In the fall of 2010 SJSF focused on furthering its network of students, political leaders, local community organizations, and national organizations such as the Sierra Club, the Union of Concerned Scientists, and the Conservation Law Foundation. In this effort students organized or attended local events for Bill McKibben’s Get To Work Day on 10/10/2010, participated in political rallies for the Massachusetts 2010 election, held a statewide sleep-out in Worcester, and collaborated with Connecticut students to organize the Student Conference of the Parties at Wesleyan University. At the Wesleyan University conference a Declaration of Clean Energy was drafted and later presented in Cancun at a press conference. In the late spring of 2010, students from Connecticut College, Wesleyan University, and Yale University decided to launch Connecticut Students for a Just and Stable Future, formally expanding the organization beyond its Massachusetts base.
In spring 2011, students organized a fossil fuel and climate change-themed art show in conjunction with marches against coal.
In the fall of 2011, SJSF organized around the Keystone XL Pipeline as part of the campaign run by the national Tar Sands Action network. They organized rallies, weekly lobbying trips to the Obama For America 2012 campaign offices, and a petition drive. Dozens of SJSF members attended the rally on November 7 at the White House with over 10,000 other protestors. SJSF members have also been heavily involved in lobbying and protests involving Senator Scott Brown as the fight against the pipeline has moved into Congress.

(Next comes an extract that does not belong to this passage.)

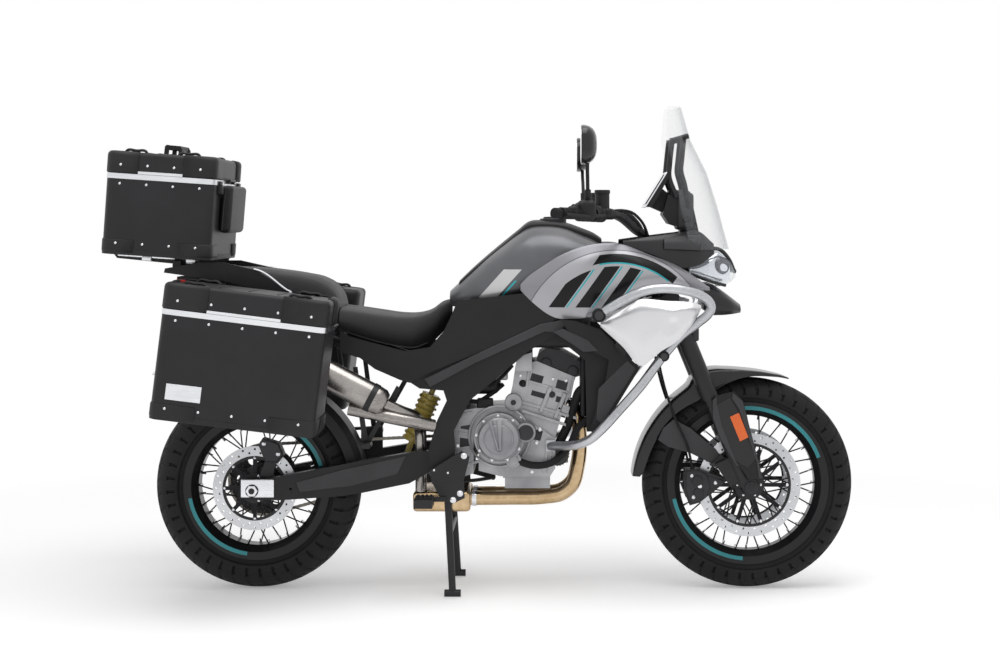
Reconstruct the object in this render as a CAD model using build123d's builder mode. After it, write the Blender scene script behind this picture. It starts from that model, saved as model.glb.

In addition, SJSF worked to establish the first-ever environmental caucus in the Massachusetts state legislature. Representative Smizik and Senator Eldridge agreed to co-sponsor the formation of a Green Economy Caucus, whose first meeting took place on February 13th. The caucus will be a space for legislators to learn about and work together to “promote legislation and policy that encourages economic growth and job creation based on sustainable development” (quote from the Caucus’ mission statement). SJSF has been instrumental in the founding of and the recruitment of members to the Green Economy Caucus.